Back at home, where the neighborhood felt emptied out and there were parking spaces galore, I briefly considered a movie but decided instead that with my social needs fed by the people who spawned me, I'd stay at home and accomplish any number of things I needed to do.

After putting a load of laundry in, I grabbed the snow shovel and began shoveling a path from my door and along the sidewalk (as the city requires) to the basement door. If I'm being honest, it felt great to do something really physical in the cold evening air after not getting in my walk today...or much movement beyond wrapping presents.

I was scraping away, getting into the quiet of the 'hood in between my scrapes, when my neighbor unexpectedly opened the front door to see me there with my shovel.

"Oh I thought you were my friend," he said unconvincingly and probably annoyed to have gotten up from his video game to find out. "She's supposed to be coming over, so when I heard something..." I continue shoveling and smile. He goes away.

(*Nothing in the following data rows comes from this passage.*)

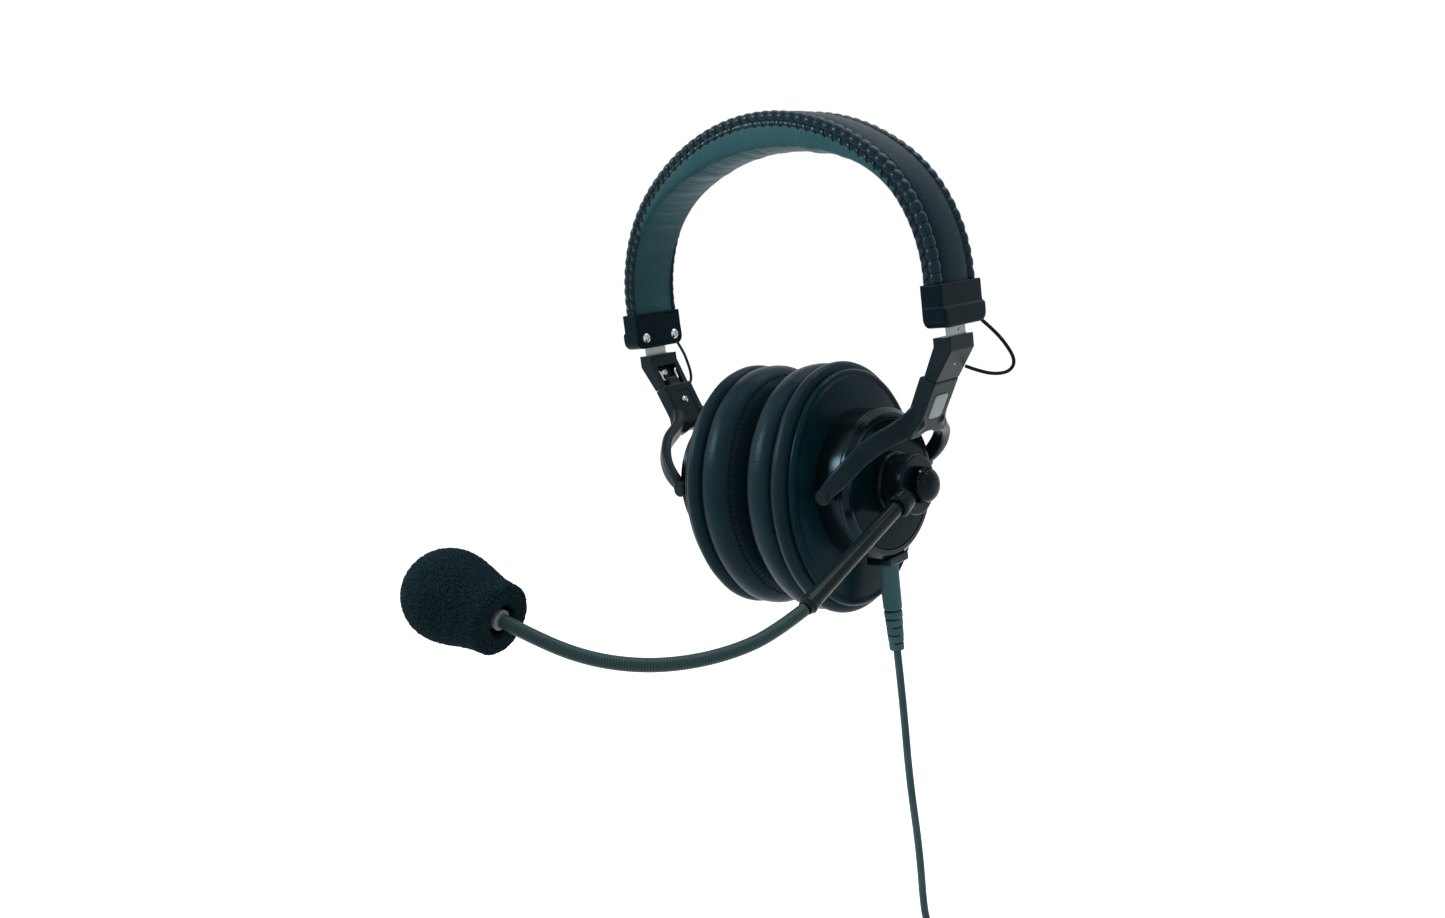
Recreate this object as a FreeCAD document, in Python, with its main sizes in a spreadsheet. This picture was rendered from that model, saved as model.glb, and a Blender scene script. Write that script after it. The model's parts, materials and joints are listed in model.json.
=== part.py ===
import FreeCAD, Part
import math
import os
import Sketcher

# Aviation headset, built as an assembly.  Millimetres, +Z up.  The wearer faces -Y and the
# wearer's left is +X.  The origin is the middle of the head pad's underside at the crown.
# Each sub-part is one object of the document, labelled with its own name, and each driving size is
# one cell of the sheet "Sizes".

DRIVING = [
    # Head band: a three-centred arch, the same on both sides of the crown
    ("band_half_span", 86.6),       # centre to the band's outer face at its feet
    ("band_top", 15.0),             # height of the band's outer face at the crown
    ("band_spring", -59.7),         # height where the arch turns into straight legs
    ("band_shoulder", 68.0),        # radius of the shoulders, outer face
    ("band_width", 28.0),           # over both stitched edges
    ("band_foot", -70.0),           # lower end of the strips, inside the end caps
    ("edge_roll", 4.8),             # diameter of the stitched edge roll
    ("cover_thick", 3.6),
    ("spring_thick", 1.0),
    ("spring_narrow", 1.6),         # the steel is this much narrower than the cover
    ("pad_end_thick", 1.4),         # pad at the feet; at the crown it reaches the origin
    ("pad_shoulder", 54.0),         # shoulder radius of the pad's underside
    ("pad_width", 27.0),
    ("layer_gap", 0.1),
    # End caps of the band
    ("end_top", -61.8),
    ("end_tall", 16.2),
    ("end_wide", 29.2),
    ("end_inset", 7.8),             # cap's inner face inside the band's outer face
    ("end_deep", 10.3),
    ("end_lip", 1.2),               # how far the lower part stands out
    ("end_lip_tall", 7.4),
    ("end_round", 4.0),
    ("end_plate_thick", 1.8),
    ("end_screw_reach", 9.3),       # screws to the cap's centre line
    ("end_screw_rise", 4.6),        # screws to the cap's lower end
    # Size adjusting strips
    ("strip_inset", 3.0),           # middle of the strip inside the band's outer face
    ("strip_thick", 1.1),
    ("strip_wide", 12.5),
    ("strip_head", -50.0),          # upper end, inside the band
    ("strip_seat", 5.0),            # how deep the strip sits in the hinge block
    # Folding hinge: block, wire bail and yoke, drawn in a frame that leans with the block
    ("lean", 26.0),
    ("hinge_inset", 13.4),          # inner lower corner of the block: inside the band's face
    ("hinge_up", -96.8),            # and height
    ("block_deep", 7.5),
    ("block_foot", 5.4),            # depth at the parting
    ("block_wide", 17.6),
    ("block_tall", 14.0),           # leaning part, up to the crease
    ("block_neck", 5.4),            # upright part above the crease
    ("parting", 0.3),               # gap between block and yoke
    ("notch_deep", 3.3),
    ("notch_wide", 12.0),
    ("notch_tall", 10.6),
    ("bail_wire", 1.2),
    ("bail_half", 4.8),
    ("bail_ends", 7.3),
    ("bail_inset", 1.0),            # wire centre below the inner face
    ("bail_low", 3.0),              # crossbar to the parting
    ("bail_long", 5.0),             # crossbar to the upper ends
    ("tongue_wide", 7.4),
    ("tongue_round", 1.6),
    # Yoke
    ("stem_long", 24.5),
    ("stem_top_half", 8.9),
    ("stem_low_half", 12.6),
    ("stem_low_deep", 4.6),
    ("stem_step", 2.0),             # inner face inside that of the block
    ("stem_flare", 7.0),            # height of the hollow curve between the two widths
    ("arm_wide", 8.2),
    ("arm_thick", 4.6),
    ("badge_wide", 9.0),
    ("badge_tall", 10.5),
    ("badge_thick", 0.8),
    ("badge_drop", 11.5),
    ("insert_wide", 9.0),
    ("insert_tall", 15.0),
    ("insert_thick", 1.0),
    ("insert_drop", 4.5),
    # Ear cup, all on one axis along X
    ("cup_up", -141.4),             # height of the cup's axis
    ("can_back", 30.6),             # centre to the back of the rim plate
    ("can_radius", 31.4),
    ("can_deep", 16.7),
    ("can_wall", 2.0),
    ("can_bevel", 1.6),
    ("face_recess", 1.5),
    ("face_rim", 4.2),              # width of the can's raised rim round the face
    ("plate_up", -143.9),
    ("plate_half_wide", 44.2),
    ("plate_half_tall", 50.4),
    ("plate_thick", 3.5),
    ("plate_round", 1.5),
    ("oval_less", 4.0),             # an oval's end radius is its half width less this much
    ("driver_radius", 20.0),
    ("driver_deep", 9.0),
    ("cushion_deep", 23.9),
    ("cushion_half_wide", 47.8),
    ("ear_half_wide", 22.0),
    ("pivot_out", 40.0),            # tilt axis to the middle plane
    ("pivot_rise", 2.2),            # tilt axis above the cup's axis
    ("pivot_knuckle", 3.3),         # radius of the yoke's round ends
    ("pivot_pin", 2.4),
    ("pivot_gap", 2.0),             # can to the inner face of the round ends
    ("pivot_deep", 4.8),
    # Microphone boom, on the left cup
    ("hub_radius", 13.5),
    ("hub_deep", 6.2),
    ("clamp_radius", 12.4),
    ("clamp_deep", 8.2),
    ("boom_drop", 20.3),            # boom below the horizontal, degrees
    ("boom_plane", 59.3),
    ("boom_tube", 5.6),
    ("boom_bore", 3.4),
    ("socket_end", 21.5),
    ("boom_end", 79.0),
    ("ferrule_long", 6.0),
    ("ferrule_wide", 7.0),
    ("knob_radius", 7.5),
    ("knob_tall", 6.0),
    ("stud", 5.0),
    ("neck_wide", 5.0),             # gooseneck
    ("mic_wide", 9.0),
    ("mic_long", 20.0),
    ("foam_long", 41.0),
    ("foam_wide", 33.0),
    ("foam_rear", 25.0),
    ("foam_hole", 11.0),
    # Cable, under the left cup
    ("cable_out", 41.0),            # centre to the cable
    ("cord", 3.4),
    ("relief_wide", 7.6),
    ("relief_barrel", 18.5),
    ("relief_ribs", 18.0),
    ("lug_reach", 4.6),             # lower face of the cable lug below the can
    ("hank_top", -352.0),
    ("hank_tall", 62.0),
    ("hank_wide", 30.0),
    ("hank_deep", 17.0),
    ("tie_thick", 1.2),
    ("tie_tall", 9.0),
    ("plug_wide", 9.6),
    ("plug_long", 34.0),
    ("plug_pin", 7.1),
    ("plug_pin_long", 27.0),
]

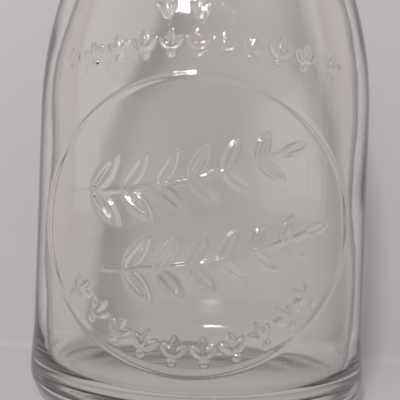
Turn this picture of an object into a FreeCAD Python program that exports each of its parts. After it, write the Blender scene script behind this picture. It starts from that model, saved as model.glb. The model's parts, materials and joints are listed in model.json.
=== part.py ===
"""Round quart glass milk bottle, closed by a waxed paperboard cap with a lift tab.

Millimetres. The origin is the middle of the ring that the bottle stands on, +Z points
up through the mouth, and the decorated front faces -Y.
"""

import FreeCAD
import Part

import math
import os

import Sketcher

Vector = FreeCAD.Vector

# alias, value, what it is
DIMENSIONS = [
    ("total_height", 241.3, "table to lip, nine and a half inches"),
    ("body_radius", 49.0, "straight wall of the body"),
    ("wall", 3.2, "thickness of the body and shoulder"),
    ("heel_radius", 49.6, "contact band round the foot"),
    ("heel_corner", 7.5, "rounding under the contact band"),
    ("heel_band_top", 10.5, "top of the contact band"),
    ("body_start", 20.0, "where the straight wall begins"),
    ("bearing_inner", 34.0, "inside edge of the ring that it stands on"),
    ("push_up", 2.2, "rise of the base in the middle"),
    ("floor_top", 6.2, "inside floor"),
    ("floor_corner", 7.0, "rounding round the inside floor"),
    ("shoulder_start", 83.0, "where the wall starts to turn in"),
    ("shoulder_radius", 118.0, "outer curve of the shoulder"),
    ("neck_start", 189.0, "where the neck becomes straight"),
    ("neck_radius", 23.6, "outside of the neck"),
    ("neck_bore", 19.2, "inside of the neck"),
    ("bead_foot", 221.5, "where the neck flares into the lip band"),
    ("bead_start", 226.5, "bottom of the straight lip band"),
    ("lip_radius", 26.8, "outside of the lip band"),
    ("lip_round", 2.8, "outer rounding of the lip"),
    ("mouth_round", 0.8, "inner rounding of the lip"),
    ("mouth_radius", 22.2, "mouth just inside the lip"),
    ("seat_wall", 20.95, "wall round the cap at its seat"),
    ("seat_height", 235.6, "ledge that the cap sits on"),
    ("throat_radius", 18.7, "inside edge of the ledge"),
    ("relief_height", 0.6, "how far the decoration stands proud"),
    ("relief_root", 0.5, "how deep it is rooted in the wall"),
    ("relief_low", 14.6, "bottom of the decorated band"),
    ("relief_high", 112.0, "top of the decorated band"),
    ("cap_radius", 20.64, "a disc of one and five eighths inches"),
    ("cap_gap", 0.05, "between the ledge and the cap"),
    ("lower_ply", 0.6, "thickness of the lower board"),
    ("upper_ply", 0.55, "thickness of the upper board"),
    ("tab_thickness", 0.5, "board of the tab"),
    ("tab_half_width", 7.5, "half the width of the tab"),
    ("tab_free_end", 9.0, "from the axis to where the tab's round end starts"),
    ("crease", 3.0, "from the axis back to the crease of the tab"),
    ("cut_gap", 0.2, "die cut round the tab"),
    ("crease_gap", 0.1, "score along the crease"),
    ("wire_radius", 0.25, "wire of the staple"),
    ("wire_play", 0.05, "space round the wire in its holes"),
    ("wire_bend", 0.3, "bend of the wire, on its middle line"),
    ("leg_x", 4.8, "staple leg from the middle"),
    ("leg_y", 5.4, "staple leg behind the axis"),
    ("clinch_x", 1.4, "tip of a clinched leg from the middle"),
    ("wire_lift", 0.02, "air between the wire and the boards"),
]

# The decoration lies in the front view: x across and z up, as it was cut in the mould.
PLATE_MIDDLE = Vector(0, 0, 51.0)
PLATE_HALF_WIDTH = 39.5
PLATE_HALF_HEIGHT = 35.8
RING_LINE = 1.2
STEM = 1.4
STEM_SAG = 2.5
LEAF_PAIRS = 6
FIRST_PAIR = 0.10
LAST_PAIR = 0.88
LEAF_LEAN = 50.0
LEAF_SHAPE = 0.40
LEAF_WIDEST = 0.45
TIP_SHRINK = 0.35
VEIN = 0.8
VEIN_START = 0.16
VEIN_END = 0.74
VEIN_SAG = 0.15
VEINED_LEAF = 6.5
SPRIG_DOT_RISE = 0.10
SPRIG_DOT_RADIUS = 0.13
SPRIG_ROOT = 0.28
SPRIG_LEAVES = ((-44, 0.62), (0, 0.74), (44, 0.62))
SPRIG_LEAF_WIDTH = 0.27
DRAW_DEPTH = 60.0

# How a sketch numbers the points of a curve, and its own axes.
START, END, MIDDLE = 1, 2, 3
ACROSS_AXIS, UP_AXIS = -1, -2


def add_sheet(doc):
    """The spreadsheet that holds every driving dimension."""
    sheet = doc.addObject("Spreadsheet::Sheet", "dims")
    for row, (alias, value, note) in enumerate(DIMENSIONS, start=1):
        sheet.set(f"A{row}", alias)
        sheet.set(f"B{row}", str(value))
        sheet.set(f"C{row}", note)
        sheet.setAlias(f"B{row}", alias)
    doc.recompute()
    return sheet


def measure(sheet, names):
    """The value of a sum of sheet names, such as 'heel_radius - heel_corner'."""
    total = 0.0
    sign = 1
    for word in names.split():
        if word in ("+", "-"):
            sign = 1 if word == "+" else -1
        elif word != "0":
            total += sign * sheet.get(word)
    return total


def bound(names):
    """The same sum as an expression that FreeCAD keeps up to date."""
    words = [word if word in ("+", "-", "0") else f"dims.{word}" for word in names.split()]
    return " ".join(words)


def new_body(doc, label):
    body = doc.addObject("PartDesign::Body", label)
    body.Label = label
    return body


def new_sketch(body, name, role):
    """A sketch on one of the body's own origin planes."""
    plane = next(item for item in body.Origin.OriginFeatures if item.Role == role)
    sketch = body.newObject("Sketcher::SketchObject", name)
    sketch.AttachmentSupport = (plane, [""])
    sketch.MapMode = "FlatFace"
    return sketch


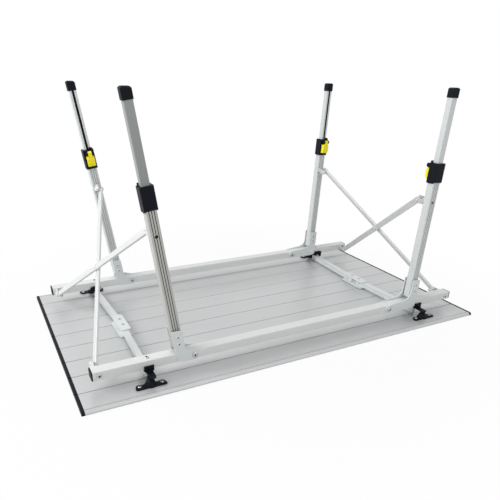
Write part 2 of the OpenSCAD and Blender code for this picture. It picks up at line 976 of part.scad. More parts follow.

Once I finish shoveling, I pause before going upstairs to enjoy how unusually silent the city is. No hum from I-95 drifting over, no passersby, just an unnatural quiet. It's lovely.

It's broken seconds later when two young women who live next door walk up, crunching through the snow, each with a large bag in her arms, probably from the 24-hour Rite-Aid. In a voice that can only be described as young and inexperienced, one squeals giddily, "He didn't even card me! I mean, he.."

Before she finishes, her cohort brags right back. "He didn't card me, too," clarifying either that this guy casts a fairly wide net when it comes to underage drinking or to establish that it was her narrative, as well.

Both sound tickled pink to have gotten away with buying lots of beer to wile away another snowy night stuck at home.

Shoveling the walk, getting trashed, we like our pleasures simple in J-Ward. And, man, you should see our snow sculptures.